Depends on how much liquid you added to melt it down. I only use enough to moisten the shreds and it cures in two wks easy... you can tell by how hard its getting..


----------



## NubianSoaps.com (Oct 26, 2007)

Cindy if your soap is taking 3 or 4 weeks to cure you need to back down on your liquid. Vicki


----------



## MF-Alpines (Mar 29, 2010)

Vicki McGaugh Tx Nubians said:


> Cindy if your soap is taking 3 or 4 weeks to cure you need to back down on your liquid. Vicki


I've thought about that. Actually, I don't think it takes that long, but that's how long I let it sit before packaging. How can you tell that you've cured them long enough? I know you can use them a few days later, but for a nice hard bar, how do you tell? Most of my soaps are pretty hard right out of the mold.


----------



## NubianSoaps.com (Oct 26, 2007)

Mine have shrunk and I can no longer press the flat of my thumb into them. The edges are crisp. You are going to lose so much scent off the top of your bars if you let them sit out unwrapped like that. Vicki


----------



## MF-Alpines (Mar 29, 2010)

Thanks, Vicki. I'll starting using the "thumb print test" from now on.

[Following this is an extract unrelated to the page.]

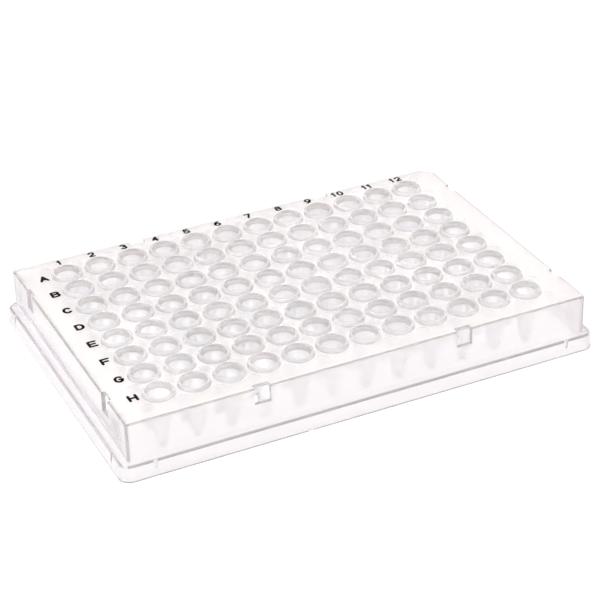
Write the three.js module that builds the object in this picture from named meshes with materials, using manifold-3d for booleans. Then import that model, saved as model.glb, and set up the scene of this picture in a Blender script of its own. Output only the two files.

The only ones I really lose scent on are fruits, even with adding a titch of litsea. Maybe now I'll be able to cut down on the amount of eo I use. More profit!


----------



## jdranch (Jan 31, 2010)

i love the feel of rebatched soap! More lather. I am going to experiment and see hp feels the same. Should, right?


----------



## tlcnubians (Jan 21, 2011)

Jennifer - here's an excellent tutorial on cold process-oven process (CPOP) soapmaking. I use this if I have a batch that seizes so badly I can't put it into individual molds. I just glop it all into my silicone lined log molds and stick it in the oven for a couple of hours.

http://www.teachsoap.com/ohp.html

Caroline


----------



## jdranch (Jan 31, 2010)

tlcnubians said:


> Jennifer - here's an excellent tutorial on cold process-oven process (CPOP) soapmaking. I use this if I have a batch that seizes so badly I can't put it into individual molds. I just glop it all into my silicone lined log molds and stick it in the oven for a couple of hours.
> 
> http://www.teachsoap.com/ohp.html
> 
> ...


----------



## MF-Alpines (Mar 29, 2010)

Just wanted to say that my rebatched bars look great! Different of course, but really, they look so good that I don't think I'm going to discount them. And since I scented with orange & clove, the brown really goes well.

Thanks for your help, everyone!


----------